Frisco is the old mining town turned modern main street that is often found at the base of ski mountains. Only this time the strip of boutiques and restaurants is a short bus ride away.

Perhaps my dining highlight was a dinner sleigh ride with 2 Below Zero in Frisco. I joined a group of about 70 nestled in four open sleighs for a mule-drawn ride to dinner. “Gunsmoke Bob,” our sleigh driver, directed mules Martha and Mae through the starlit night for a 20-minute ride over crunchy snow.

At the venue — a well-heated, heavy-canvas lodge structure — waiters and waitresses in flannel and leather poured peppermint schnapps for adults to spike hot cocoa. Cooked onsite, dinner included chicken-cheese enchilada soup, chicken breast, steak, baked potato and vegetable medley. Two of my tablemates enjoyed a gluten-free option.

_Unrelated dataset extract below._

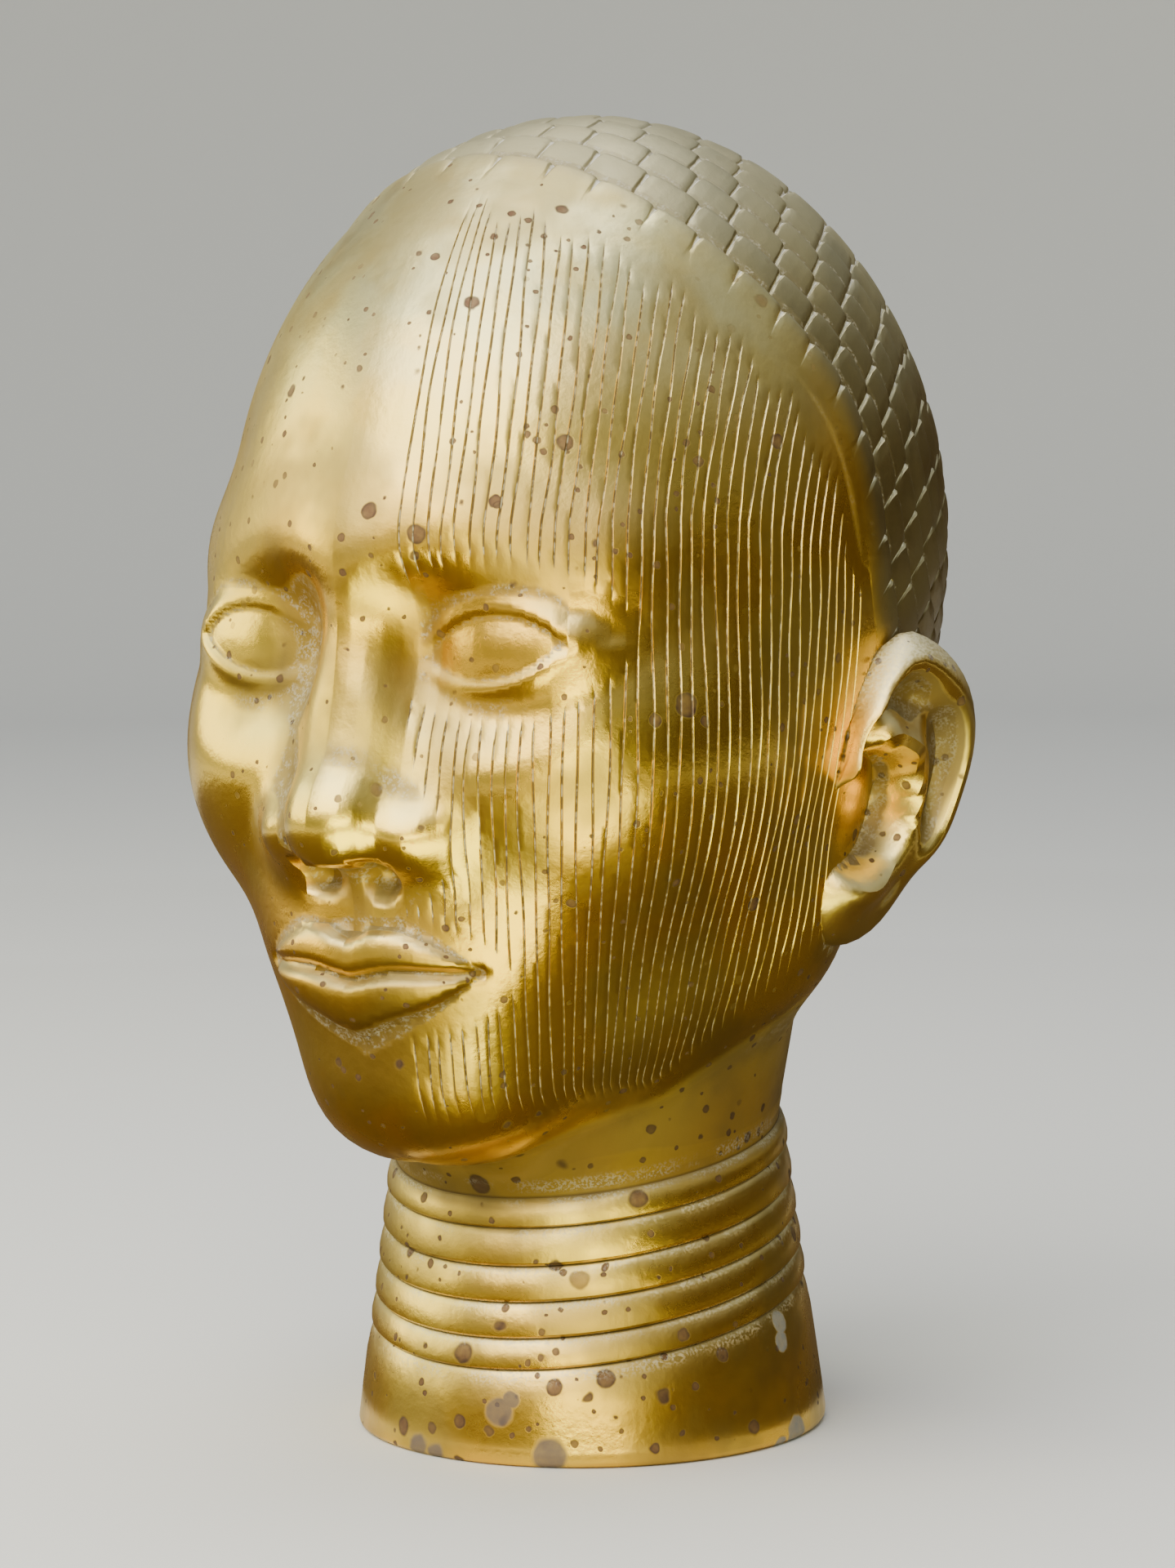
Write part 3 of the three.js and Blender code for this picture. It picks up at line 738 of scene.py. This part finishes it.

While we finished with apple pie, Nashville entertainer David Peel led the group in singing tunes by Johnny Cash, Waylon Jennings, Willie Nelson and Neil Diamond. At an unusual -3 degrees, the return sleigh ride was cold even crowded together under faux fur blankets. (The average winter temperature is usually in the low 20s.) Many forgot the cold as one rider initiated a spontaneous round of “Jingle Bells” and “We Wish You a Merry Christmas.”

With a base elevation of 9,712 feet and a summit elevation of 12,441 feet, Copper ranks as the ninth-highest ski mountain in the United States, according to OntheSnow.com. Elevation this high physically affects 40 percent of flatlanders. And keep in mind Northeast Ohio is flatland — Cleveland sits at 653 feet above sea level.

I was in that 40 percent, experiencing dizziness, shortness of breath and headaches. Copious quantities of drinking water and ibuprofen were part of my daily routine. And they helped a bit.

For those interested in a Colorado-legal Rocky Mountain high, know that marijuana use is prohibited by federal law at Copper Mountain because the resort is on federal land.